For Lammers, the sawmill venture was the latest in a series of new beginnings.

Maria (Mickey) Stoel was born in Arnhem, Holland, in 1923. During the Depression, the family moved to Indonesia where her father found work with Shell Oil as a finishing carpenter.

From ages six to 11, Lammers attended school in Sumatra then returned to Holland to finish her education.

Her parents remained in Indonesia where they were imprisoned during the Japanese occupation.

Lammers was working as a nurse in Arnhem when she got good news from the Red Cross: Her parents were alive and would soon return to Holland. 

In 1948, Lammers came to Canada with her husband John, and Hans, who had been born the previous year. Her second son, Bill, was born in Ontario.

In 1953, the Lammers family decided on a whim to go to the Yukon. They pulled a trailer behind their Ford pickup, arriving in Whitehorse in early May 1953.

John worked at several jobs before signing on with Canadian National Telegraphs in 1955.

During this period, Lammers developed an interest in the wild flowers that grew along the Alaska Highway.

When she saw an interesting flower, she stopped and drew a picture of it.

Her drawings appeared in her book, Wild flowers of the Yukon (1979).

In 1960 the couple paid $150 for a lot in Crestview, a new Whitehorse subdivision. Only a handful of people lived there at the time.

One of those people was Gunnar Nilsson, a Swede who had immigrated to Canada in 1953.

Nilsson had worked on the family farm in Sweden.
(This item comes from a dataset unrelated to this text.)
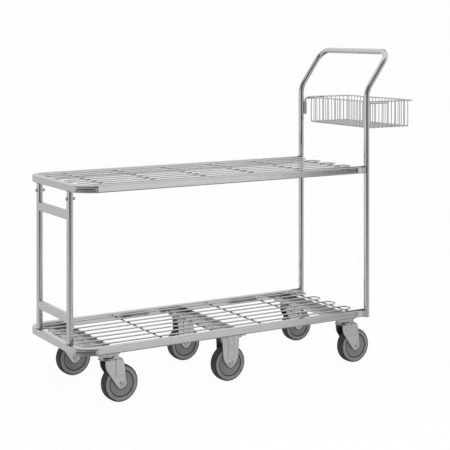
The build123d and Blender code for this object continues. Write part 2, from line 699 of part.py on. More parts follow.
wheels = dict(FIXED)
for place, (x, y) in SWIVELS.items():
    save(f"{place}_fork", swivel_fork(x, y))
    save(f"{place}_kingpin", kingpin(x, y))
    save(f"{place}_axle", axle(x + TRAIL, y))
    wheels[place] = (x + TRAIL, y)
for place, (x, y) in wheels.items():
    save(f"{place}_tyre", wheel_tyre(x, y))
    save(f"{place}_wheel_core", wheel_core(x, y))
    save(f"{place}_bush", wheel_bush(x, y))

save("basket_rim", basket_rim())
save("basket_side_wires", basket_wires(across=True))
save("basket_length_wires", basket_wires(across=False))
save("basket_hook_rods", basket_hook_rods())
save("basket_sockets", basket_sockets())
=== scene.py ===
import math
import random

import bmesh
import bpy
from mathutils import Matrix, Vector


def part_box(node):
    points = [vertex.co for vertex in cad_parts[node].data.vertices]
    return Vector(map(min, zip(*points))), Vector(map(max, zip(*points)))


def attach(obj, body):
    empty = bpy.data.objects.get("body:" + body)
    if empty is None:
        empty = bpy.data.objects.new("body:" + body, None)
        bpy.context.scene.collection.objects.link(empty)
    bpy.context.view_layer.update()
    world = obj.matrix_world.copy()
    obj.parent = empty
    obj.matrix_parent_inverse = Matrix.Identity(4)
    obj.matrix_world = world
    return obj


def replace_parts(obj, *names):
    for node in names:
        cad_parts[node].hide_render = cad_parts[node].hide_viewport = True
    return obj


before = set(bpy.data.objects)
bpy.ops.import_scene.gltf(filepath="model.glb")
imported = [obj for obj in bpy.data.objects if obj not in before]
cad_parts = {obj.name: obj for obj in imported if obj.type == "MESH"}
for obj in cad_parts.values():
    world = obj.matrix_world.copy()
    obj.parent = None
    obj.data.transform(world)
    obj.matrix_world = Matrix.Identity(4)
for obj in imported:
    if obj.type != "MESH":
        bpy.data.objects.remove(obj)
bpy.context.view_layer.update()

FRAME_BODY = "trolley_frame"
WHEEL_PLACES = ("front_left", "front_right", "middle_left", "middle_right", "rear_left", "rear_right")
SWIVEL_PLACES = ("front_left", "front_right", "rear_left", "rear_right")

# ---- node helpers ---------------------------------------------------------------------------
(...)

He learned to build bridges in the Swedish army.

By 1963, Nilsson and his partner, Hector Lang, were constructing bridges at dozens of sites around the Yukon.
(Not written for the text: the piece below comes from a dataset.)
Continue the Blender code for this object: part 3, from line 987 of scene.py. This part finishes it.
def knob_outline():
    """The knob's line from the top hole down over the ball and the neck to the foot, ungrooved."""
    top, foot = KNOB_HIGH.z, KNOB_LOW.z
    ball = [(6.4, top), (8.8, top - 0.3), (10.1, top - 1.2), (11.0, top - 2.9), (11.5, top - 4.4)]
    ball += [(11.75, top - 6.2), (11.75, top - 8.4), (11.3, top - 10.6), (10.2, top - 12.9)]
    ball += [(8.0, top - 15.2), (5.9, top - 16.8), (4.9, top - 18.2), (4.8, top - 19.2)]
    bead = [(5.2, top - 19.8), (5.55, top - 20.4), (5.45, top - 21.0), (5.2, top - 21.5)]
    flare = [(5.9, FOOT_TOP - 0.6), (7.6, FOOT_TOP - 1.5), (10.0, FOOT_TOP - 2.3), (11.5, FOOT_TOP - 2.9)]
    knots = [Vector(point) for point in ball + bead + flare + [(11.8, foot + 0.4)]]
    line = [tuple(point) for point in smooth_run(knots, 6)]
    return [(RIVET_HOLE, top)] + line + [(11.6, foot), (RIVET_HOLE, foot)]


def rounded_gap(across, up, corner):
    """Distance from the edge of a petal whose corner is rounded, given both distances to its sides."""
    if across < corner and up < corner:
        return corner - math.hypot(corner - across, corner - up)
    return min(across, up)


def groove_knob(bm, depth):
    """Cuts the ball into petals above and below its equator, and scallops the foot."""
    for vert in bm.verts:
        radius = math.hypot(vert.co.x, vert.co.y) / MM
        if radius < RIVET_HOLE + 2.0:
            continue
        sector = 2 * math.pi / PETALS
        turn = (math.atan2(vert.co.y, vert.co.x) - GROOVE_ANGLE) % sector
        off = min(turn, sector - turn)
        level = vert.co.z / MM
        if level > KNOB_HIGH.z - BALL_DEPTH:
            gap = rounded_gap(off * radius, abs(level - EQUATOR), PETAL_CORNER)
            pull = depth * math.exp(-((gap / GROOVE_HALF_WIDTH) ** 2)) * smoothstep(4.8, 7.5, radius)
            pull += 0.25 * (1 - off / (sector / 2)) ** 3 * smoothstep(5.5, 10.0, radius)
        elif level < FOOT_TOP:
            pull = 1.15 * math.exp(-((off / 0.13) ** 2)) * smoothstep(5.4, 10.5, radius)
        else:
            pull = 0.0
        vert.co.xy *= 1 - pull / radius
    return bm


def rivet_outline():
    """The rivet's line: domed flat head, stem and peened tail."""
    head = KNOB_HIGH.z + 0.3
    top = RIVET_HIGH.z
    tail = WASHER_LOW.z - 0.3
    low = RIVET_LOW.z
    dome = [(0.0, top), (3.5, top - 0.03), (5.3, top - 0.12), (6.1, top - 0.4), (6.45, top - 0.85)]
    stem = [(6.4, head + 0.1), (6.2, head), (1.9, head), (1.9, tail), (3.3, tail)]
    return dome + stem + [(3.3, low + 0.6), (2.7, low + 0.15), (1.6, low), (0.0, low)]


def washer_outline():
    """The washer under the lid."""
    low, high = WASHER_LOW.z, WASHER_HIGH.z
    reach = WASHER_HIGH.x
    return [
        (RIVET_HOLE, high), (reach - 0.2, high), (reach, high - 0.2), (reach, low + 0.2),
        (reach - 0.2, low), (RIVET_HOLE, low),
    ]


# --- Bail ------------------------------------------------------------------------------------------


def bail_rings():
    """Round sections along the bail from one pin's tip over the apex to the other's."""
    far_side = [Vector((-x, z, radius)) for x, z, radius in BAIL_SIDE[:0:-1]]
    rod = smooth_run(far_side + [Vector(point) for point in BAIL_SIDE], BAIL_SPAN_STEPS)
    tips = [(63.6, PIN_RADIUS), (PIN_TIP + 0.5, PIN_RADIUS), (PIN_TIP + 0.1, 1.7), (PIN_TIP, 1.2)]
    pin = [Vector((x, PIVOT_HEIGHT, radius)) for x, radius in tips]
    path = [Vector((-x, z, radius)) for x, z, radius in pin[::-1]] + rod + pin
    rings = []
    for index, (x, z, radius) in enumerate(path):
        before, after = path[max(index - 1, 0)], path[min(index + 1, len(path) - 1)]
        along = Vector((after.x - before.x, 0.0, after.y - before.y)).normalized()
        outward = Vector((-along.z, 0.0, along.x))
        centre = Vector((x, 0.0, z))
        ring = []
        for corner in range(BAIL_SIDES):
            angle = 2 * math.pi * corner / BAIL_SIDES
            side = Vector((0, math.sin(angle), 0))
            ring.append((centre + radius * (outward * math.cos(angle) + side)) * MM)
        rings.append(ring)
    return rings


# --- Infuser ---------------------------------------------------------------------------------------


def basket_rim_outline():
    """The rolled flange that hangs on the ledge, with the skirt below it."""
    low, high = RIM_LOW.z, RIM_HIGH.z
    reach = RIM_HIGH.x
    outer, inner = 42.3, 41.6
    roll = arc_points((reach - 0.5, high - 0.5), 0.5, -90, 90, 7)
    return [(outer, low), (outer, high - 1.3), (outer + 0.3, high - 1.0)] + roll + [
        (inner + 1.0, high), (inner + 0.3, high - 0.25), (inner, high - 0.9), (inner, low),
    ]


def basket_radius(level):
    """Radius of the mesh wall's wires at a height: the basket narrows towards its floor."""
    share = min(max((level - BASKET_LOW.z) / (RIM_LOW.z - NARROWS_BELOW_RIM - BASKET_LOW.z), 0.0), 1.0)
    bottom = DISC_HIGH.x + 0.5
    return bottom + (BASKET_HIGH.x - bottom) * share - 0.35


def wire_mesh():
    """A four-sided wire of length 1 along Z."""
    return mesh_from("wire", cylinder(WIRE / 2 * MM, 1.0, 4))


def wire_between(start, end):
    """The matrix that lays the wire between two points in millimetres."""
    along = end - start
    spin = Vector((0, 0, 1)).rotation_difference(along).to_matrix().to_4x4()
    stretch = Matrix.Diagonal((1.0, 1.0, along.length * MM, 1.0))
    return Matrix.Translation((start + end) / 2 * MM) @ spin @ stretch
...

After their oldest son graduated from high school, Mickey and John Lammers built a tourist camp on the Yukon River. Later known as Stepping Stone, it was located on a bluff overlooking the Pelly River not far from where it joins the Yukon River.

Lammers spent long periods of time alone at the camp as business trips took her husband away from home.

Eventually he moved to Saltspring Island, where he continues to live.

In the winter of 1969/70, Lammers’ new partner, Gunnar Nilsson, located a piece of timbered land about five kilometres south of the Alaska Highway near the Yukon River Bridge.

Located at the edge of a slough, where Marsh Lake narrows and becomes the Yukon River, the area supports rich stands of spruce and balsam poplar. Alder and willow also grew in the rich, moist ground.

“Gunnar had done some sawing while he was building bridges on the Canol Road. He knew he liked it and thought he would like to operate a sawmill,” Lammers says.

That first year Nilsson, Hector Lang and Bill Lammers, cut their first logs and began clearing land for a mill site.

“In those days, you just put a saw there and started to work,” Lammers says. “We didn’t have the land but we had a timber permit.

“When we went to YTG to try to purchase the property they didn’t know where it was. The land had never been surveyed.

“Gunnar had his Cat at the site and, one day, we arrived and saw that it had been moved. Someone had used it. That’s when we decided to live here, in 1973.”

They built a small cabin, but soon discovered that they needed more room. Nilsson cut the cabin in half and extended it by building a new middle section.

Later, he moved the cabin to make way for a house, which the couple moved into in 1985.

With the purchase of a new saw in 1980, the owners of Sloughmill became the only local producers of dimensional lumber.

The operation became even more sophisticated when they purchased planers and began producing several different styles of siding and patterned tongue and groove boards for interior walls.

“There were two other sawmills operating at Marsh Lake then, but those mills did not produce finished lumber; we were the only ones,” Lammers recalls.

As the country residential subdivisions around Whitehorse grew, the demand for local lumber and building logs grew as well.

Lammers worked alongside the men in the sawmill, but she also had her own work to do. One of her least favourite jobs was stacking surveying stakes on pallets for delivery to customers.

“It was women’s work, low and very tedious, but someone had to do it,” she says.

By the early 1990s, the two-hectare mill site had grown too busy for its owners.

The mill employed up to five people and Nilsson found he was spending too much time supervising employees. He preferred to do much of the work himself.

Tired of all the interruptions and commotion, the couple moved the planers to property Lammers owned in the McCrae Industrial area, where Bill Lammers took over that part of the business.

Nilsson stopped doing his own logging — another change.

Instead, the Sloughmill owners purchased squared timbers from other sawmills and sawed boards from these.

When they weren’t producing lumber, they worked on their homestead.

They built a rental cabin near the property entrance, painted the house and garden fence, and stored vegetables from their garden under the floor of a heated chicken house.

In 1999, Nilsson’s health began to deteriorate and the owners of Sloughmill closed the business that December.

Nilsson continued doing light chores and tinkered with equipment, something he had always loved to do.

He died in January 2001, one week before his 80th birthday.

Today, Sloughmill looks different than it did in its heyday.

The huge piles of sawdust are gone. Lammers has sold the equipment, and there is no lumber stacked in the yard.

But this is still the home she prefers.

Her health is good and she is able to do most things herself.

She carries wood for the stove into the house and starts the generators when she needs electricity.

It is not an easy life for an 83-year old, but the lady of Sloughmill intends to enjoy her country home for as long as she is able.

“Our life here never was easy, Lammers says with a smile. “But at least we were doing something.”